:: WHAT THIS TASK INVOLVES ::
Set down, please, exactly the lines below that run from the line with "The Blender code for this object" to the line with "of settling flat.", both lines included.

:: MATERIAL FOR THIS EXERCISE ::
+++

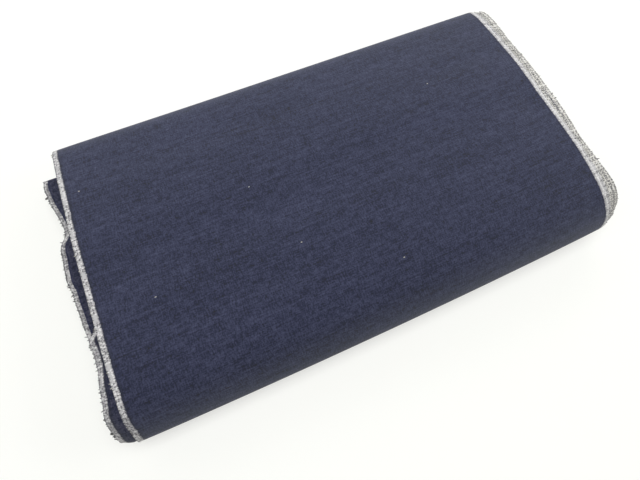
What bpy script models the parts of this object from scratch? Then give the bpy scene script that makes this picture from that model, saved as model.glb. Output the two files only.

+++

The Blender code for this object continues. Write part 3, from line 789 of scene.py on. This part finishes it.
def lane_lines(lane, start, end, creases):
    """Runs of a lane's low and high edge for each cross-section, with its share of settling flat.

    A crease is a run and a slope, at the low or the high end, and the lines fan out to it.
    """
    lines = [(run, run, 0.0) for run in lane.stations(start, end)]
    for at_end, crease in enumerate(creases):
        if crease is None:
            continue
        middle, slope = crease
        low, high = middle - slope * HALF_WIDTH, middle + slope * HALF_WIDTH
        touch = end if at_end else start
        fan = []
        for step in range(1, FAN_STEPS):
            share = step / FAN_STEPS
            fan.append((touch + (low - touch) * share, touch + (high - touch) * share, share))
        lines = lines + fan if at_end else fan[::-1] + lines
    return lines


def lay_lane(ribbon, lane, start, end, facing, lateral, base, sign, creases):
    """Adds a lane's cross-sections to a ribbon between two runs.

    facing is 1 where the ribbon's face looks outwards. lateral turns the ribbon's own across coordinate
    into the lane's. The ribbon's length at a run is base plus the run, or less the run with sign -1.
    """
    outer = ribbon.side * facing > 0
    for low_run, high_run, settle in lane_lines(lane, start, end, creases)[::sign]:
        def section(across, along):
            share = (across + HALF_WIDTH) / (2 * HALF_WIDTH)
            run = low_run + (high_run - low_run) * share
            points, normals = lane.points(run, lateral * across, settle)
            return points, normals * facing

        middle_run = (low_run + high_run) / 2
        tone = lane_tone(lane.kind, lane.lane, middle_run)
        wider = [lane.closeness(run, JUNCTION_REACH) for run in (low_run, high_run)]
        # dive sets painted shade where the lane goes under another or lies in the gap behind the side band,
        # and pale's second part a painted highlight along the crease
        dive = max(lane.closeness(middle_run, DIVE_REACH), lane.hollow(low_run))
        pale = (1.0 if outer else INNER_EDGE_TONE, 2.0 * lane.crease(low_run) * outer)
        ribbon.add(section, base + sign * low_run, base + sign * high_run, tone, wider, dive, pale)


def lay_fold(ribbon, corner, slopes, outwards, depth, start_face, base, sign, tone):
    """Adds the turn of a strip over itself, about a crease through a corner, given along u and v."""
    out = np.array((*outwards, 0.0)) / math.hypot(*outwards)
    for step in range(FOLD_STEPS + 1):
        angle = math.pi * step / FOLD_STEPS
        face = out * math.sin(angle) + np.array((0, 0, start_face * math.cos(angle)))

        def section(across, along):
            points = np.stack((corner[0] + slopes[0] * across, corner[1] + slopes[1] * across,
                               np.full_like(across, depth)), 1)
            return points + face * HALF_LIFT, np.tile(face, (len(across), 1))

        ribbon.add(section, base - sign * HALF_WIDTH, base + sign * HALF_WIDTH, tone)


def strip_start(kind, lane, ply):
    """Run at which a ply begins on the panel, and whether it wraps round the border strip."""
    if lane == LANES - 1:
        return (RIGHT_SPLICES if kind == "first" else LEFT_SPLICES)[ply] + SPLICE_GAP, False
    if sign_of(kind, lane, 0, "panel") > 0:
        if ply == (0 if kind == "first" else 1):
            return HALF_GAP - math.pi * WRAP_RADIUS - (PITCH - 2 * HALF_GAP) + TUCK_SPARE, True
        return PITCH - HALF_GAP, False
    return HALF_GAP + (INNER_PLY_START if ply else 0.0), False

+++

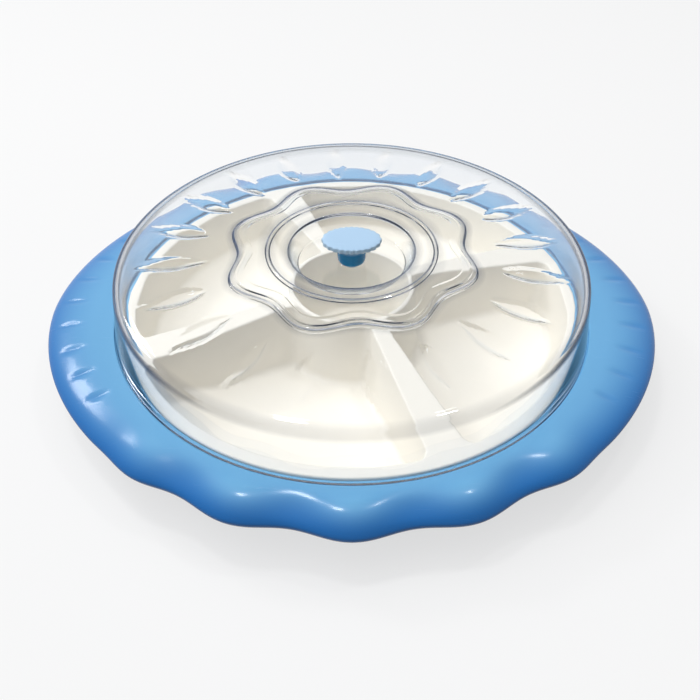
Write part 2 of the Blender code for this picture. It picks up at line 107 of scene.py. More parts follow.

+++

:: RESULT OF THIS TASK ::
The Blender code for this object continues. Write part 3, from line 789 of scene.py on. This part finishes it.
def lane_lines(lane, start, end, creases):
    """Runs of a lane's low and high edge for each cross-section, with its share of settling flat.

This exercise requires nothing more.